__SHORT PROBLEM__.
The complete listing should be restated exactly.
-- start SUPPLIED MATERIAL --
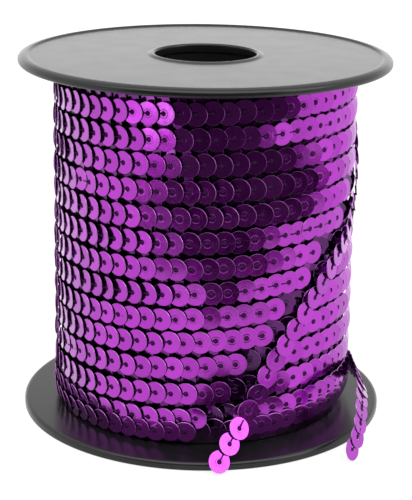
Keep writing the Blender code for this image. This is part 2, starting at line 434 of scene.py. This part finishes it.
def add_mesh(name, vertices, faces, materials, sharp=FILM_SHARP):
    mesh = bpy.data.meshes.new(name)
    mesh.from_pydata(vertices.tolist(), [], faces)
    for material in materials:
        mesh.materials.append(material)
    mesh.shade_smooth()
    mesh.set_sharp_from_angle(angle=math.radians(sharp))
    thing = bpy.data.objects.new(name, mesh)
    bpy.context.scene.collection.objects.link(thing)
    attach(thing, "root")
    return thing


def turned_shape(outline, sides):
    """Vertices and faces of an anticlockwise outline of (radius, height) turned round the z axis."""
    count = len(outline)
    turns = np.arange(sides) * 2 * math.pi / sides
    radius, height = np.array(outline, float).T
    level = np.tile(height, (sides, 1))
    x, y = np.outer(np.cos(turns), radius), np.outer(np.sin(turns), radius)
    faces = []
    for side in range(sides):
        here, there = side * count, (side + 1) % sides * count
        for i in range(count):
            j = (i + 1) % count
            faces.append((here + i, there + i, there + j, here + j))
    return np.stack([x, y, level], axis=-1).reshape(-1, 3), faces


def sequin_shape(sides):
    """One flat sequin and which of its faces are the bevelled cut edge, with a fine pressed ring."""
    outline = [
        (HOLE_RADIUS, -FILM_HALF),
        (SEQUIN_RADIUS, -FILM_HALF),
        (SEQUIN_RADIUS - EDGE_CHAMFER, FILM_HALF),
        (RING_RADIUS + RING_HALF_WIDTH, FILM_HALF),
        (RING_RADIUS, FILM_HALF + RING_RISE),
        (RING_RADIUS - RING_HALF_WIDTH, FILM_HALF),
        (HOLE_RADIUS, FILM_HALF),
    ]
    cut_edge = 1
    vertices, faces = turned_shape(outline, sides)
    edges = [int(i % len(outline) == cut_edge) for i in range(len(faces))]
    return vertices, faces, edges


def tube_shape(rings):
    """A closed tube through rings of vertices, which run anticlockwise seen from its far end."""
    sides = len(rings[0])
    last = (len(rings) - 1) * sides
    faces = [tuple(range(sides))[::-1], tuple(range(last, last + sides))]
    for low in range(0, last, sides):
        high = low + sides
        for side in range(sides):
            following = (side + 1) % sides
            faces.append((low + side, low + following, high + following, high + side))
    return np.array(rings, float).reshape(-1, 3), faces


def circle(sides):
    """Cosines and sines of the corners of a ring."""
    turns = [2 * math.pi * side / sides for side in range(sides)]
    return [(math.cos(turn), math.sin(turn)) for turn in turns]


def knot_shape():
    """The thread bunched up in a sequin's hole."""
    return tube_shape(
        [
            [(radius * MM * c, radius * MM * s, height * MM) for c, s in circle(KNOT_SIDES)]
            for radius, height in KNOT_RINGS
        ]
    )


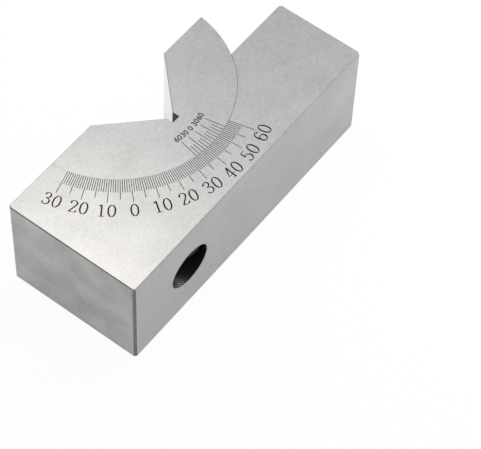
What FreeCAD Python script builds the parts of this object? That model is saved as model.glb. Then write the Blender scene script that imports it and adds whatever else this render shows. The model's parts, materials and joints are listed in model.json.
-- end SUPPLIED MATERIAL --
__IN RESPONSE__.
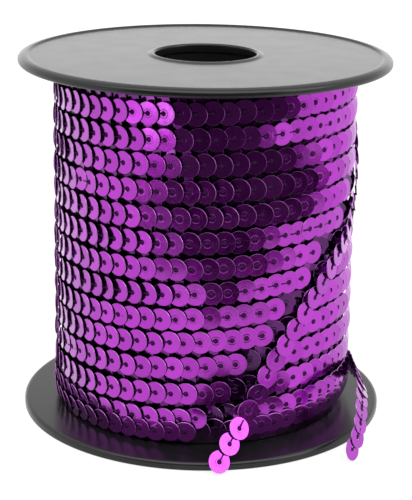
Keep writing the Blender code for this image. This is part 2, starting at line 434 of scene.py. This part finishes it.
def add_mesh(name, vertices, faces, materials, sharp=FILM_SHARP):
    mesh = bpy.data.meshes.new(name)
    mesh.from_pydata(vertices.tolist(), [], faces)
    for material in materials:
        mesh.materials.append(material)
    mesh.shade_smooth()
    mesh.set_sharp_from_angle(angle=math.radians(sharp))
    thing = bpy.data.objects.new(name, mesh)
    bpy.context.scene.collection.objects.link(thing)
    attach(thing, "root")
    return thing


def turned_shape(outline, sides):
    """Vertices and faces of an anticlockwise outline of (radius, height) turned round the z axis."""
    count = len(outline)
    turns = np.arange(sides) * 2 * math.pi / sides
    radius, height = np.array(outline, float).T
    level = np.tile(height, (sides, 1))
    x, y = np.outer(np.cos(turns), radius), np.outer(np.sin(turns), radius)
    faces = []
    for side in range(sides):
        here, there = side * count, (side + 1) % sides * count
        for i in range(count):
            j = (i + 1) % count
            faces.append((here + i, there + i, there + j, here + j))
    return np.stack([x, y, level], axis=-1).reshape(-1, 3), faces


def sequin_shape(sides):
    """One flat sequin and which of its faces are the bevelled cut edge, with a fine pressed ring."""
    outline = [
        (HOLE_RADIUS, -FILM_HALF),
        (SEQUIN_RADIUS, -FILM_HALF),
        (SEQUIN_RADIUS - EDGE_CHAMFER, FILM_HALF),
        (RING_RADIUS + RING_HALF_WIDTH, FILM_HALF),
        (RING_RADIUS, FILM_HALF + RING_RISE),
        (RING_RADIUS - RING_HALF_WIDTH, FILM_HALF),
        (HOLE_RADIUS, FILM_HALF),
    ]
    cut_edge = 1
    vertices, faces = turned_shape(outline, sides)
    edges = [int(i % len(outline) == cut_edge) for i in range(len(faces))]
    return vertices, faces, edges


def tube_shape(rings):
    """A closed tube through rings of vertices, which run anticlockwise seen from its far end."""
    sides = len(rings[0])
    last = (len(rings) - 1) * sides
    faces = [tuple(range(sides))[::-1], tuple(range(last, last + sides))]
    for low in range(0, last, sides):
        high = low + sides
        for side in range(sides):
            following = (side + 1) % sides
            faces.append((low + side, low + following, high + following, high + side))
    return np.array(rings, float).reshape(-1, 3), faces


def circle(sides):
    """Cosines and sines of the corners of a ring."""
    turns = [2 * math.pi * side / sides for side in range(sides)]
    return [(math.cos(turn), math.sin(turn)) for turn in turns]


def knot_shape():
    """The thread bunched up in a sequin's hole."""
    return tube_shape(
        [
            [(radius * MM * c, radius * MM * s, height * MM) for c, s in circle(KNOT_SIDES)]
            for radius, height in KNOT_RINGS
        ]
    )


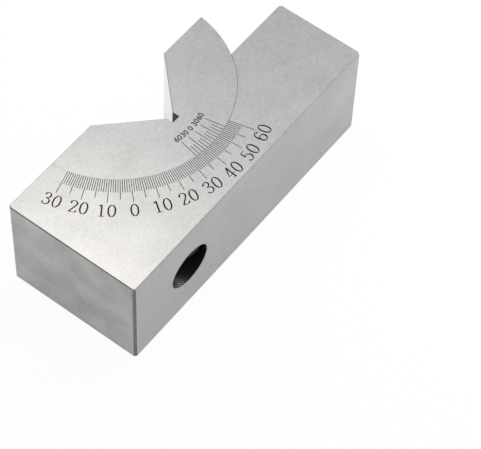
What FreeCAD Python script builds the parts of this object? That model is saved as model.glb. Then write the Blender scene script that imports it and adds whatever else this render shows. The model's parts, materials and joints are listed in model.json.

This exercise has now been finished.